The Triangulation dashboard includes visualisations that compare your share of spend against your share of paid media contributions. You can use this comparison to assess the efficiency of individual channels and to identify areas that may require further optimisation. These charts help you:

  • Identify tactics where the spend exceeds the return

  • Spot areas where underinvestment limits performance

  • Interpret the alignment between spend and contribution

You can use the scatter plot to evaluate performance by tactic. Larger bubbles indicate higher spend. The position of each bubble reflects the relative efficiency of that tactic.

You can use these charts to easily identify the over-performing and under-performing sources.

Interpreting the charts

  • The bar chart on the left compares three metrics side by side for each paid media channel:

    • Spend share

    • Conversion share

    • Revenue share

  • This format allows you to quickly identify channels that receive a high proportion of spend but contribute less to conversions or revenue.

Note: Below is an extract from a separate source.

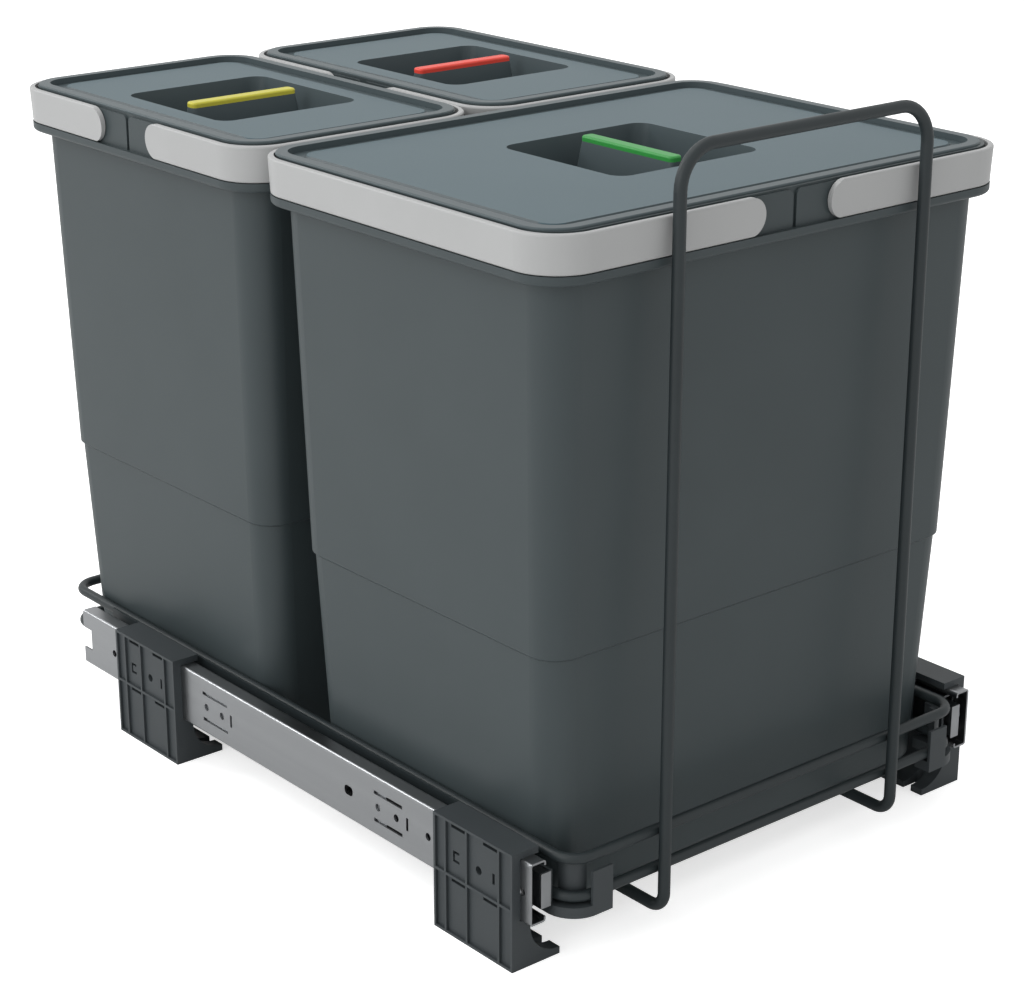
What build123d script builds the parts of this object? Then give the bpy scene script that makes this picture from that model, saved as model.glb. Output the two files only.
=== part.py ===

  • The scatter plot on the right visualises each channel as a bubble:

    • The horizontal axis represents the channel's share of total spend.

    • The vertical axis represents the channel’s share of total contributions, which are the conversions or revenue.

    • The size of each bubble reflects a selected efficiency metric, such as return on ad spend (ROAS) or cost per action (CPA).

    • A diagonal reference line or the slope indicates the point at which a channel's contribution share matches its spend share.

Channels that appear above the slope, or the diagonal line, are contributing more than they spend. These channels are the overperformers. Those below the slope, such as the TV in this example, are contributing less relative to their share of spend. These channels are the underperformers.

This view supports deeper performance evaluation and helps prioritise areas for reallocation or strategic review.

Example

Let’s take a look at an example. Assume that your Performing Table has the following values for your sources.

Channel

Conversions

Revenue

CPA

Spend

Affiliate

168,561

$7,511,743

$23.49

$3.96m

Baseline

7,488,095

$333,644,883

-

-

Display Brand

137,554

$6,139,628

$0.34

$46.31k

Email

133,204

$5,959,058

-

-

Paid Social Prospecting

78,630

$3,509,796

$0.90

$70.83k

Paid Social Retargeting

150,787

$6,716,660

$0.27

$40.02k

Price Comparison

198,301

$8,818,070

$15.96

$3.16m

Retail Media

200,577

$8,941,665

$28.91

$5.80m

Search - Branded

137,306

$6,119,395

$94.06

$12.92m

Search - Generic

167,660

$7,470,223

$46.45

$7.79m

TV

114,892

$ 5,121,696

$ 501.71

$ 57.64m

The charts showing your share of spend and the share of paid media contributions might look like this.

In this example, the TV channel contributed 114,892 conversions out of approximately 1.4 million total conversions across all paid media channels. This equates to a contribution share of approximately 8%. However, TV accounts for 57.64 million dollars in spend out of a total media spend of approximately 91.42 million dollars, giving it a spend share of approximately 63.05%.

This means TV receives a significant portion of the budget but delivers a relatively small share of conversions. This imbalance may indicate underperformance. You may want to investigate whether this is acceptable given TV's strategic role, such as driving long-term brand awareness, or whether budget reallocations are necessary.